You already vary sentence length more or less throughout the story, but a few times I felt you were trying to cram as much info into several successive sentences as possible. In these instances I felt you ended up with a more monotonous tone. Have you read your story out loud? If you do, you will surely spot the few instances where the sentences start to bleed into each other.
Pet phrases / frequently used words
He - You don’t use Spike’s name a lot – which leaves you stuck with the word ‘he’. Normally names and personal pronouns are ‘invisible’, i.e. they convey information without flavoring the sentence they are in. However, excessive use of one and avoidance of the other is something the reader notices, and it makes a statement. Use of the pronoun should create proximity and invite identification, but your voice is often distant, and impassive. I find this a (mild) discrepancy.
There is – This is a weak phrase. (I use it way too often myself). It should be used sparingly. (In fact, one of my books on writing calls the phrase a ‘bloodsucker’ and recommends its immediate replacement with a more active phrase.)
Pull (up) – I noticed that you use this particular expression very often at the beginning, but not towards the end. (I will send you the annotated file of the story so you can check for yourself.) Because ‘pulling’ subtly evokes images of puppets, this isn’t a bad word choice, but there’s a thin line between over-use and what I’d like to call ‘leitmotifing’. I’d get rid of a few ‘pulls’ and I’d use it again later, towards the end, when Spike has been turned into a puppet.
Look like / look at – yup, I use those all the time and I always have to struggle to come up with alternatives.

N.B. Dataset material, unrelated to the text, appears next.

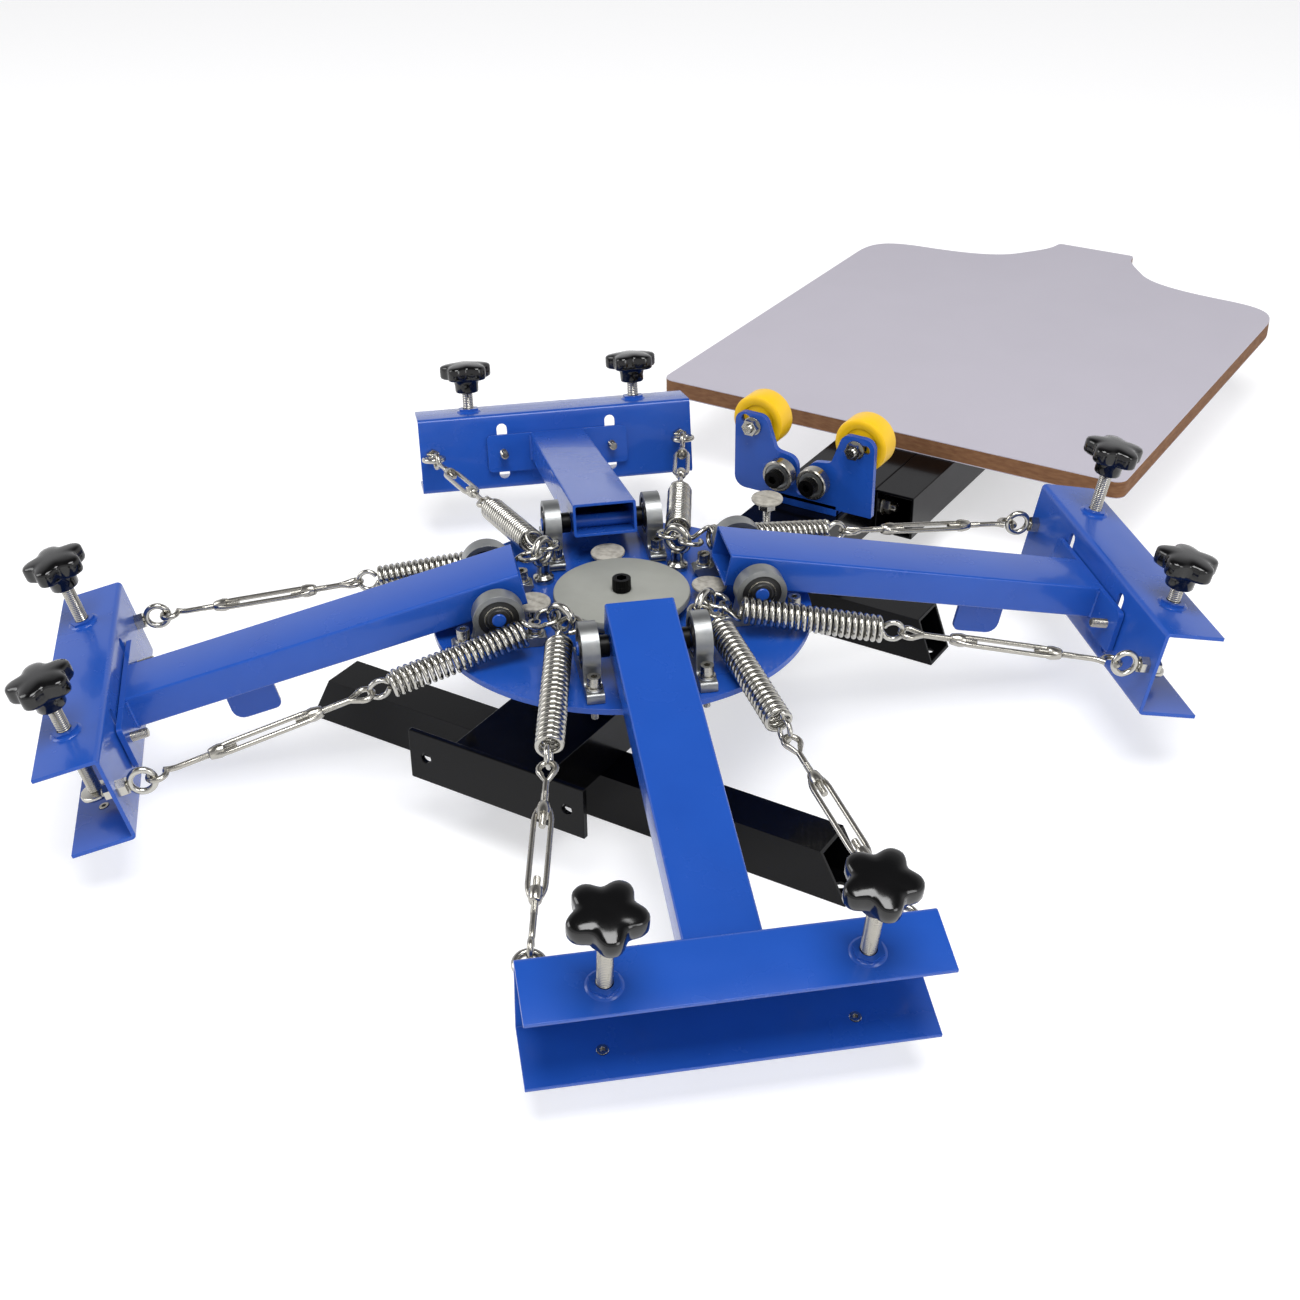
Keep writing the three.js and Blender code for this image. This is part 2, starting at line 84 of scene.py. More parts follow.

These are weak words. Sometimes we don’t need the reminder that what the narrator shows us is what Spike sees. You’ve established from the start that you won’t show us anything outside the range of Spike’s senses.

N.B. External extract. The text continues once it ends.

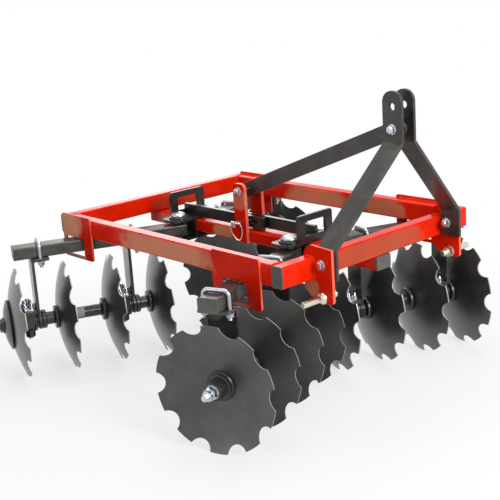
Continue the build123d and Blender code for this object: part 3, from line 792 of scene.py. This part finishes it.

Think, seem, feel, a little, almost – these words/expressions should be used with caution. They often convey a sense of vagueness, as though the author couldn’t make up her mind. That does not mean you have to always cut them out, just that you might want to use the Search option on your word processor to check if you really need to use them.
Conclusion
Like I said before, the overall writing is lean and effective. In some instances, there are more poetic and poignant phrases, but they do not stick out like sore thumbs. They serve the story and snugly fit into the flow of the narrative. The dialogue I find particularly effective. First Evil’s many voices are spot on. One or two of Spike’s utterances might have been a little ‘Spikier,’ but I was never jolted out of the story by them.

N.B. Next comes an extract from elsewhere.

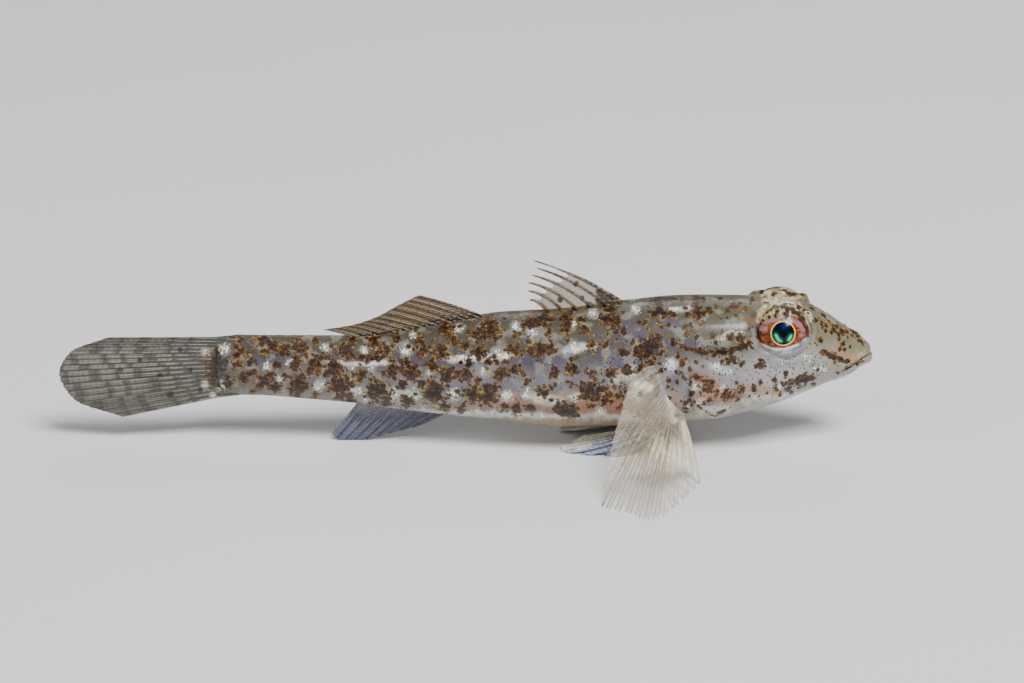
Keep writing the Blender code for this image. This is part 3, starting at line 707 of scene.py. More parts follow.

If you ask me, there’s not a lot wrong with this story. Sure, one can tweak and tinker until the cows come home, but usually it’s better to try to make the next story even better. Even if you don’t change a word, I’ll still gladly recommend this as a great story.
(Just one thing: maybe it’s because I’m used to American punctuation, but I often felt that there should have been more commas throughout – but punctuation is not my strong suit. Feel free to ignore me.)
Re: Part 2
Date: 2005-10-12 11:53 am (UTC)I'm glad you liked it in general. Obviously, I'm going to focus in my reply on areas where I might improve. To paraphrase your main points:
The first two points were also raised by my other Concritathon reviewers, so I'm going to post a general request on my LJ for examples of fic which excel in related aspects so I can study them. (I'd be delighted if you made suggestions, of course.)
I had heard the phrase "weak verb" before but I did not know what it meant. Thank you for explaining this, as I suspect this is a recurring fault.
I'm currently writing (when I have time!) a sort of companion piece to this fic about Dru. I'm adopting a similar tone for the piece so it should be an ideal way for me to practice.
Have you read your story out loud?
Routinely. Perhaps I should get someone else to read it out loud to me too so I can spot offending passages.
Pull (up)
I'm afraid I had no conscious aim in using this phrase so much!
maybe it’s because I’m used to American punctuation, but I often felt that there should have been more commas throughout
Oddly, shortly before signing on for the Concritathon I read some remarks from a long-time copy-editor who said that far fewer commas are used in UK English compared to US English. I'll keep an eye on it though as I don't want to reduce clarity through an absent comma.
Thank you again. I hope you don't mind if I contact you again once I've finished the Drusilla piece -- it's likely to take months -- to ask if you'd be willing to beta it. I'd like to know how successfully I address these issues in future work.